▶ **WHAT IS EXPECTED**: Return the line containing "holder_ring();", the line containing "# the glass", and every line between them, exactly as they stand. Output nothing else.

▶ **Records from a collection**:
+++++

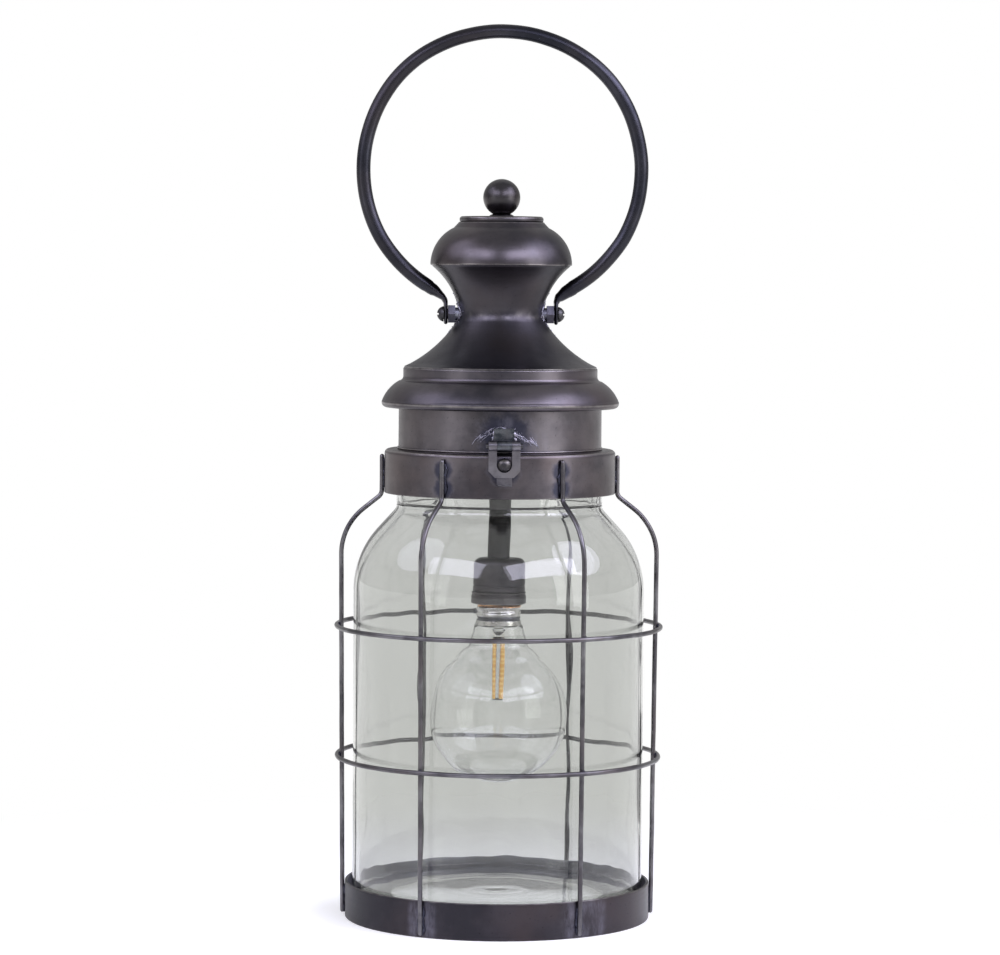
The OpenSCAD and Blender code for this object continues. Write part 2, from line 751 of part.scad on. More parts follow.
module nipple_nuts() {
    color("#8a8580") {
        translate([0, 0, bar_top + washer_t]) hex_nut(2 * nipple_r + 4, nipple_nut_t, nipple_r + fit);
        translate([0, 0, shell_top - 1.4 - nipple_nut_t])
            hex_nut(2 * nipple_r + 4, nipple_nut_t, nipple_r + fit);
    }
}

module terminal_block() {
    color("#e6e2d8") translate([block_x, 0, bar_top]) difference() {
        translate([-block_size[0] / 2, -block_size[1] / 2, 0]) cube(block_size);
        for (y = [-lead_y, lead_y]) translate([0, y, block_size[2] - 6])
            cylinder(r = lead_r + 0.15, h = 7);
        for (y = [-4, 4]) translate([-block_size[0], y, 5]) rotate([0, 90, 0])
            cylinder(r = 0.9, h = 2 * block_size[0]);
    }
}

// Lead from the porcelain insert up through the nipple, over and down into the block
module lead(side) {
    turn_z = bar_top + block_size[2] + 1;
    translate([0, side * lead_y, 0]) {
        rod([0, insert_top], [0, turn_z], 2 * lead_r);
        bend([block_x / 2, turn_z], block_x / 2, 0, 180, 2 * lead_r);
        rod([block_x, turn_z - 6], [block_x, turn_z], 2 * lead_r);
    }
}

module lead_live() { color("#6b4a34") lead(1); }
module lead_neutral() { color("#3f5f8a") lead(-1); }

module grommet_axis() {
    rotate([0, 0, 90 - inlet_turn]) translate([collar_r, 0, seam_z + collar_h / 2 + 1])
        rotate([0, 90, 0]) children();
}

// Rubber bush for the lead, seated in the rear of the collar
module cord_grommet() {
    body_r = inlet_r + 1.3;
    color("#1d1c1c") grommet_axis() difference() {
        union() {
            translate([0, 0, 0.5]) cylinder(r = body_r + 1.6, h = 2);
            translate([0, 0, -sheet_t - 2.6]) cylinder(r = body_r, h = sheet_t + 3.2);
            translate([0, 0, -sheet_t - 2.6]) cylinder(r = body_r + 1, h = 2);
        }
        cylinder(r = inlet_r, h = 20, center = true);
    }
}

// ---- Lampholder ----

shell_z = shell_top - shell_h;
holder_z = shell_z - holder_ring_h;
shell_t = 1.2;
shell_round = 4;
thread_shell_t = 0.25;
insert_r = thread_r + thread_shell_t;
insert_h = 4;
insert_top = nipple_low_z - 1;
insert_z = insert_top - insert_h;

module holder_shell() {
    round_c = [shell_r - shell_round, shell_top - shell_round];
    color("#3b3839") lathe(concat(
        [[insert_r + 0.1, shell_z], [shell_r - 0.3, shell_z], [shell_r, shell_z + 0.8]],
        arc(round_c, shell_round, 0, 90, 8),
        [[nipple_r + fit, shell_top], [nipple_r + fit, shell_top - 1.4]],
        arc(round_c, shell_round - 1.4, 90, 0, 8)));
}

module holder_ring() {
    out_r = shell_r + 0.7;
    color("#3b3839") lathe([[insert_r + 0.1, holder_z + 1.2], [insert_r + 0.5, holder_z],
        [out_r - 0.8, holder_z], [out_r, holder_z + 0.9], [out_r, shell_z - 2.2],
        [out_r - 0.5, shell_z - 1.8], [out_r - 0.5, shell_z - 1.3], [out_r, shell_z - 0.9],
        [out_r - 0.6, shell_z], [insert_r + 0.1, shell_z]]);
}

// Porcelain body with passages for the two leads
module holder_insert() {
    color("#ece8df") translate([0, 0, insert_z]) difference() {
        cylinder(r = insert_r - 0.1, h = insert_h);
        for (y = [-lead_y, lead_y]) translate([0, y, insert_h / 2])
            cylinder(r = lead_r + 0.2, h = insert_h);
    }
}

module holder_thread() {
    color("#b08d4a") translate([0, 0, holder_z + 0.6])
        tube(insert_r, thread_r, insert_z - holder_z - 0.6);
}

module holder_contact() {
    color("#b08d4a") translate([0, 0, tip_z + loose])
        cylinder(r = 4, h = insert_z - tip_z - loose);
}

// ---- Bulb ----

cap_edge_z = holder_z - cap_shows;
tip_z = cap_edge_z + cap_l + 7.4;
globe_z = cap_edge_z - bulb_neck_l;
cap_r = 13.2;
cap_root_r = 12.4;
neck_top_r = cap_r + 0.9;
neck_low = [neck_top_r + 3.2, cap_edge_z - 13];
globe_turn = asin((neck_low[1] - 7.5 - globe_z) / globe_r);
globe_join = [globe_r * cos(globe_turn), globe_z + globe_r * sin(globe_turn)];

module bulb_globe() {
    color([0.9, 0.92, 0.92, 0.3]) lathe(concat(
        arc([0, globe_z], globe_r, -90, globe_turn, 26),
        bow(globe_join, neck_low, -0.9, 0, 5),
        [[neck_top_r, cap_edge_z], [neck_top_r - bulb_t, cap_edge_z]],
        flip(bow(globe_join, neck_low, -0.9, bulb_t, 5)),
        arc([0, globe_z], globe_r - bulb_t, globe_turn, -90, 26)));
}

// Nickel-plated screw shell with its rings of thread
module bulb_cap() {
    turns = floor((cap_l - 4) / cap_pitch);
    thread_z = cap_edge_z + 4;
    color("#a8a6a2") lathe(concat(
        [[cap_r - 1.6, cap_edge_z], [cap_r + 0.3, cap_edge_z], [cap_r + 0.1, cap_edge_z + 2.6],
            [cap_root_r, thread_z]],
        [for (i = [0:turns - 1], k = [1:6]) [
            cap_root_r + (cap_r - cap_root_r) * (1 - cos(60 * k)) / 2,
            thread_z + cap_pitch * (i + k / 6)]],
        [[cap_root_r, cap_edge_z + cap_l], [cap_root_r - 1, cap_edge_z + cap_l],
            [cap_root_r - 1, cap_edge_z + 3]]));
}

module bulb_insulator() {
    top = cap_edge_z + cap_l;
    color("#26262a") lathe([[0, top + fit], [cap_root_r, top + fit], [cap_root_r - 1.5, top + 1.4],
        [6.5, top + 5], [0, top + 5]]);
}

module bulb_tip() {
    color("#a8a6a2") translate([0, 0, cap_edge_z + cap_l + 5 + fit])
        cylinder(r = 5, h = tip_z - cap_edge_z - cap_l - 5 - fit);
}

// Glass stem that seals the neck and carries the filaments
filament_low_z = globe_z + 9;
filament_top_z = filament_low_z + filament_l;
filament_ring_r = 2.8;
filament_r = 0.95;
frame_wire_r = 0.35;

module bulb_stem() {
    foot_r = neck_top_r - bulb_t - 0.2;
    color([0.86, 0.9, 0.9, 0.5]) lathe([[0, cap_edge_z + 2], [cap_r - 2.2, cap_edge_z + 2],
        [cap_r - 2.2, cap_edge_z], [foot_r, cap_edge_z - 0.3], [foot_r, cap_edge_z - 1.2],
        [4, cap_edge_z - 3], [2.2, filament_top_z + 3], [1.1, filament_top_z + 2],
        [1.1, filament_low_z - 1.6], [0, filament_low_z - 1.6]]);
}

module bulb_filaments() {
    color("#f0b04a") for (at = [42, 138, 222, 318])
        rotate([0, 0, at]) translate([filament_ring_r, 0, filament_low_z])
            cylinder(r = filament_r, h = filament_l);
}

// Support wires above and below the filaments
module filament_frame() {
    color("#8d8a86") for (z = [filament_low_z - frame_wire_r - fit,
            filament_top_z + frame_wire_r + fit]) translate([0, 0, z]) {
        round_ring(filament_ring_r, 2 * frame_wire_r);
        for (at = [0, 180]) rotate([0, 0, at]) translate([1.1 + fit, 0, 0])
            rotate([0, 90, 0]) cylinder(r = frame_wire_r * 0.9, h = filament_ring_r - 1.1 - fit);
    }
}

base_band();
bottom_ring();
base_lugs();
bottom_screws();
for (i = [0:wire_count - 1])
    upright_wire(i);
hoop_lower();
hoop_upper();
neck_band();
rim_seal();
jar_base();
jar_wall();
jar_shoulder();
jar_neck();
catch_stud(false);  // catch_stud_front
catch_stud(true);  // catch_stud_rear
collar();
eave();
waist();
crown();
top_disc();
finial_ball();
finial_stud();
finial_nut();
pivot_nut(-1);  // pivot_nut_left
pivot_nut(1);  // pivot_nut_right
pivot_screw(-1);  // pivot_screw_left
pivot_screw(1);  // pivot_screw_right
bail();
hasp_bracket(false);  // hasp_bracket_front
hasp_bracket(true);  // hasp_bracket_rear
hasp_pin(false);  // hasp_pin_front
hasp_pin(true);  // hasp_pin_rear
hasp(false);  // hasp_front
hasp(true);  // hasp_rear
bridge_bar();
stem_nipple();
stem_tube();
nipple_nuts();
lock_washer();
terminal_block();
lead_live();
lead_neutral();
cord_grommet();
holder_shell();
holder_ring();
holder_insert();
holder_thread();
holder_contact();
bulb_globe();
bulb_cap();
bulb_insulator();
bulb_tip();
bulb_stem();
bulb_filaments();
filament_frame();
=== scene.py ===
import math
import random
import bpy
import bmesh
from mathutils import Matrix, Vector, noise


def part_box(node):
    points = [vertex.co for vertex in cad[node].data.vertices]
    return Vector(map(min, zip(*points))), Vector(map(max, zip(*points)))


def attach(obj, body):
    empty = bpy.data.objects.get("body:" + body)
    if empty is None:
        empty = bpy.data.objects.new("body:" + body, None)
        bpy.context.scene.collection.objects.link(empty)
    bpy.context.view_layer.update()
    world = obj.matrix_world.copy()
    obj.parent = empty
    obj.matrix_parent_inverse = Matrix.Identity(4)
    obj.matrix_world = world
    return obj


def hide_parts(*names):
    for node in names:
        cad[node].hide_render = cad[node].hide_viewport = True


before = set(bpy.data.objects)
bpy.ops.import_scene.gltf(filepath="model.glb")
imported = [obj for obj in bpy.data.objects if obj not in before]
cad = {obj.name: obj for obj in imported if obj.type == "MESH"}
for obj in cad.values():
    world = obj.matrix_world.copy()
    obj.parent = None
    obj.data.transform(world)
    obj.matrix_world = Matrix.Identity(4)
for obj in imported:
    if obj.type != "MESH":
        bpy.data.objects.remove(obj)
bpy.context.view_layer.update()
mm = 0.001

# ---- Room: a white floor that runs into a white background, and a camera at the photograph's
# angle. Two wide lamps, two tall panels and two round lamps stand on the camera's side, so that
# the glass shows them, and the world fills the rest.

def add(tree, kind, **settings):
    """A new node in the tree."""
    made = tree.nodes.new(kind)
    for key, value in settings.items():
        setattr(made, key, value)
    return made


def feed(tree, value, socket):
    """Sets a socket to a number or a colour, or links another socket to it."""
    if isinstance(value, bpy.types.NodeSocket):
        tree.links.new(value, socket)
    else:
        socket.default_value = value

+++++

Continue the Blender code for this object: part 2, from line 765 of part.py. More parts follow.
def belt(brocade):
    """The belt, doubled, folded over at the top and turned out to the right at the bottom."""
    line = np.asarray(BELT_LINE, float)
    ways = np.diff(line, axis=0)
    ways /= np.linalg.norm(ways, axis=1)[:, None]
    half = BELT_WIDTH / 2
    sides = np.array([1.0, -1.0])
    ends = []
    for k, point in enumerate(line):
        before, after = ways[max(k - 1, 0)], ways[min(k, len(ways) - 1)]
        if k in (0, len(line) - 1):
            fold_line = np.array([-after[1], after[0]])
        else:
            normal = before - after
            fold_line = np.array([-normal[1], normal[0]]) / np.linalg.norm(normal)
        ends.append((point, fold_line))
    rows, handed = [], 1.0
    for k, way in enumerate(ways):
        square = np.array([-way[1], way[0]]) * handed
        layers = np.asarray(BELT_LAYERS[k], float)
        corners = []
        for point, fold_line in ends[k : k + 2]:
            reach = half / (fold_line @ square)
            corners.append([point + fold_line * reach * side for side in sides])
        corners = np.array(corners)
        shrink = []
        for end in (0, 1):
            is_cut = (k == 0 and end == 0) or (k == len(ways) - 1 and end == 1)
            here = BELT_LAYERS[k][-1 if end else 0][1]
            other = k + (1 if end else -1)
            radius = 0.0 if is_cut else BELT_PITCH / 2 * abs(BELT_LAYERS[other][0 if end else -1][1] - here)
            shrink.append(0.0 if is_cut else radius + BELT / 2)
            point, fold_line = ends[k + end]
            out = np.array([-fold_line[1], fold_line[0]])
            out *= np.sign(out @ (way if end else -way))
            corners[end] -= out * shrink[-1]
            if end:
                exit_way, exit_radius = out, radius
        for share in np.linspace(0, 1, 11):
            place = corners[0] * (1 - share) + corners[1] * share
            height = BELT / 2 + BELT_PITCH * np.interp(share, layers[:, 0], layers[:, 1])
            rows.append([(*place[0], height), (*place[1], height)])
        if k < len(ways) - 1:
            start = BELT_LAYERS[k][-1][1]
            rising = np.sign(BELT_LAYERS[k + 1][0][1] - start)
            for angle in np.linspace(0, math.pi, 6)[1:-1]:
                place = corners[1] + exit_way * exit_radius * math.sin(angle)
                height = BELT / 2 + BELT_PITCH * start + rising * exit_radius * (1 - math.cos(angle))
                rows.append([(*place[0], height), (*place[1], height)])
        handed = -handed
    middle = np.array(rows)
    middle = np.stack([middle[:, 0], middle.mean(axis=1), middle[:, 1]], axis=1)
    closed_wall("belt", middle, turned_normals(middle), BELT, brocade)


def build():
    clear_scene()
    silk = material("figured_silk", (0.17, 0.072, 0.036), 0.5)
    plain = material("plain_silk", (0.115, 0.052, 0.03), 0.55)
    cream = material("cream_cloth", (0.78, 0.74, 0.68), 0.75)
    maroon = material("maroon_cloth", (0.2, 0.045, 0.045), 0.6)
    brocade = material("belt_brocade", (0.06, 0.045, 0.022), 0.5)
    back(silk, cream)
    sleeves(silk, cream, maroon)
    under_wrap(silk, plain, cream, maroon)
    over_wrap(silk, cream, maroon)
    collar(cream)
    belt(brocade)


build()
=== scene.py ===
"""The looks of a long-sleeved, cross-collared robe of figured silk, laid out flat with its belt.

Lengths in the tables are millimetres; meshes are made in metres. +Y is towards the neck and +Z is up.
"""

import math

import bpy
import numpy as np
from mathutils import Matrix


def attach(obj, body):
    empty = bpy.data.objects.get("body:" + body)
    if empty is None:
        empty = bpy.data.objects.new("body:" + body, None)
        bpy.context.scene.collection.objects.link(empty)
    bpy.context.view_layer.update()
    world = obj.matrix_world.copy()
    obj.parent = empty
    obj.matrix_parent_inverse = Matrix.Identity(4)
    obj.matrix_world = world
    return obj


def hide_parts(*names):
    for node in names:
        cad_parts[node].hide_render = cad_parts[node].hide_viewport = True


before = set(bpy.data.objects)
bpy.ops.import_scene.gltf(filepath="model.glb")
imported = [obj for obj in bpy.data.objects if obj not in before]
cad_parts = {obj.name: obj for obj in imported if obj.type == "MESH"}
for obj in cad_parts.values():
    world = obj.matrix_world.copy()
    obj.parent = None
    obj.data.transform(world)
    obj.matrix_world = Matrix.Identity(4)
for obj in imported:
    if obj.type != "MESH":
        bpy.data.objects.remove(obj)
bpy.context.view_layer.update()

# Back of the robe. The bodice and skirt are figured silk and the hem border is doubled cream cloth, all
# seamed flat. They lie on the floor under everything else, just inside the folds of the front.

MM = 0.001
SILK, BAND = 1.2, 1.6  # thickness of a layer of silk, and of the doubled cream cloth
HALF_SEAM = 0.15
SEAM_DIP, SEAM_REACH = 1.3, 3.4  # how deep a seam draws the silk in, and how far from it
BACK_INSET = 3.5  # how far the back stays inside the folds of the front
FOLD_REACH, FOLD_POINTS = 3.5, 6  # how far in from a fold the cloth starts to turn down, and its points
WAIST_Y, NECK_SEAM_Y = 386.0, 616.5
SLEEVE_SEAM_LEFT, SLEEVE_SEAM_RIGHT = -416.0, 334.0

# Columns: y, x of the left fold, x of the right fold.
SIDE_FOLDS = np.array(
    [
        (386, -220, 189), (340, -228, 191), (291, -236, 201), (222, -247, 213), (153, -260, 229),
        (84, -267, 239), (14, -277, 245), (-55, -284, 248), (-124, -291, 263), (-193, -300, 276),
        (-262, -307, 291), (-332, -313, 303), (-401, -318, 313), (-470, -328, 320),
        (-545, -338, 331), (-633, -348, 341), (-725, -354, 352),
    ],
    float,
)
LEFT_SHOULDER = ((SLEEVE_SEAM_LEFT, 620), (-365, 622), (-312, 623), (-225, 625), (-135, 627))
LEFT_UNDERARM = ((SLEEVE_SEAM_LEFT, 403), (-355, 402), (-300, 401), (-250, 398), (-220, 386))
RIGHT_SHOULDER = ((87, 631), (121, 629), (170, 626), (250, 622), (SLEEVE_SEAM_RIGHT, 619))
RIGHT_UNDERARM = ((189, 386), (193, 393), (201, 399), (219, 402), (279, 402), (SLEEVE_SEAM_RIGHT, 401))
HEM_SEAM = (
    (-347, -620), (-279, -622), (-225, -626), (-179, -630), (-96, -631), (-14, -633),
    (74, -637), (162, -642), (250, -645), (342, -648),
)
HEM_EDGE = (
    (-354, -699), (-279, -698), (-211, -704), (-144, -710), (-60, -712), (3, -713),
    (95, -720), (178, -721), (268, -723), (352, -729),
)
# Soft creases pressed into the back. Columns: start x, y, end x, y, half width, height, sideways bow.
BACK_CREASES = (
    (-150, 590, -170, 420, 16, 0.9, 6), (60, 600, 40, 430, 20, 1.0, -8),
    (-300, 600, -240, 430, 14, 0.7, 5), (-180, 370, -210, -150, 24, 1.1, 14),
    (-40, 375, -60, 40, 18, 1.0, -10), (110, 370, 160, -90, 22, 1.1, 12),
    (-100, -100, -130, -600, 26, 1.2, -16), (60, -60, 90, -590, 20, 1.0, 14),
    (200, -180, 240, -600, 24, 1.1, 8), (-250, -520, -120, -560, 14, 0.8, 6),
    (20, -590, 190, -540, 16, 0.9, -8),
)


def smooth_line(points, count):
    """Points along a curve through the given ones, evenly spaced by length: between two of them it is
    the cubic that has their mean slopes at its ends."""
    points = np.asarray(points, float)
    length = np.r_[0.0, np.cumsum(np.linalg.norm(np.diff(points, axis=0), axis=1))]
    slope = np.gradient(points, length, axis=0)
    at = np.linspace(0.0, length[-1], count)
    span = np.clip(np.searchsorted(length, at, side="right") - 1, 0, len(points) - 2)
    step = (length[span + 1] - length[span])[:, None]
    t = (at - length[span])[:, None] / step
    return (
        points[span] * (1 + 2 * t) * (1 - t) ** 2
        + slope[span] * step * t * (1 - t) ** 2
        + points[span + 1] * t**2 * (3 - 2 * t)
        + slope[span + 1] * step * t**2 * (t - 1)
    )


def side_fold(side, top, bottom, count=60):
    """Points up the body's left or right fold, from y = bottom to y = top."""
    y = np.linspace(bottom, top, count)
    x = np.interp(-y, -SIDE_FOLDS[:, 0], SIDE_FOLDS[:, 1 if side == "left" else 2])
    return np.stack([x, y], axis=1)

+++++

▶ **CORRECT RESPONSE**:
holder_ring();
holder_insert();
holder_thread();
holder_contact();
bulb_globe();
bulb_cap();
bulb_insulator();
bulb_tip();
bulb_stem();
bulb_filaments();
filament_frame();
=== scene.py ===
import math
import random
import bpy
import bmesh
from mathutils import Matrix, Vector, noise


def part_box(node):
    points = [vertex.co for vertex in cad[node].data.vertices]
    return Vector(map(min, zip(*points))), Vector(map(max, zip(*points)))


def attach(obj, body):
    empty = bpy.data.objects.get("body:" + body)
    if empty is None:
        empty = bpy.data.objects.new("body:" + body, None)
        bpy.context.scene.collection.objects.link(empty)
    bpy.context.view_layer.update()
    world = obj.matrix_world.copy()
    obj.parent = empty
    obj.matrix_parent_inverse = Matrix.Identity(4)
    obj.matrix_world = world
    return obj


def hide_parts(*names):
    for node in names:
        cad[node].hide_render = cad[node].hide_viewport = True


before = set(bpy.data.objects)
bpy.ops.import_scene.gltf(filepath="model.glb")
imported = [obj for obj in bpy.data.objects if obj not in before]
cad = {obj.name: obj for obj in imported if obj.type == "MESH"}
for obj in cad.values():
    world = obj.matrix_world.copy()
    obj.parent = None
    obj.data.transform(world)
    obj.matrix_world = Matrix.Identity(4)
for obj in imported:
    if obj.type != "MESH":
        bpy.data.objects.remove(obj)
bpy.context.view_layer.update()
mm = 0.001

# ---- Room: a white floor that runs into a white background, and a camera at the photograph's
# angle. Two wide lamps, two tall panels and two round lamps stand on the camera's side, so that
# the glass shows them, and the world fills the rest.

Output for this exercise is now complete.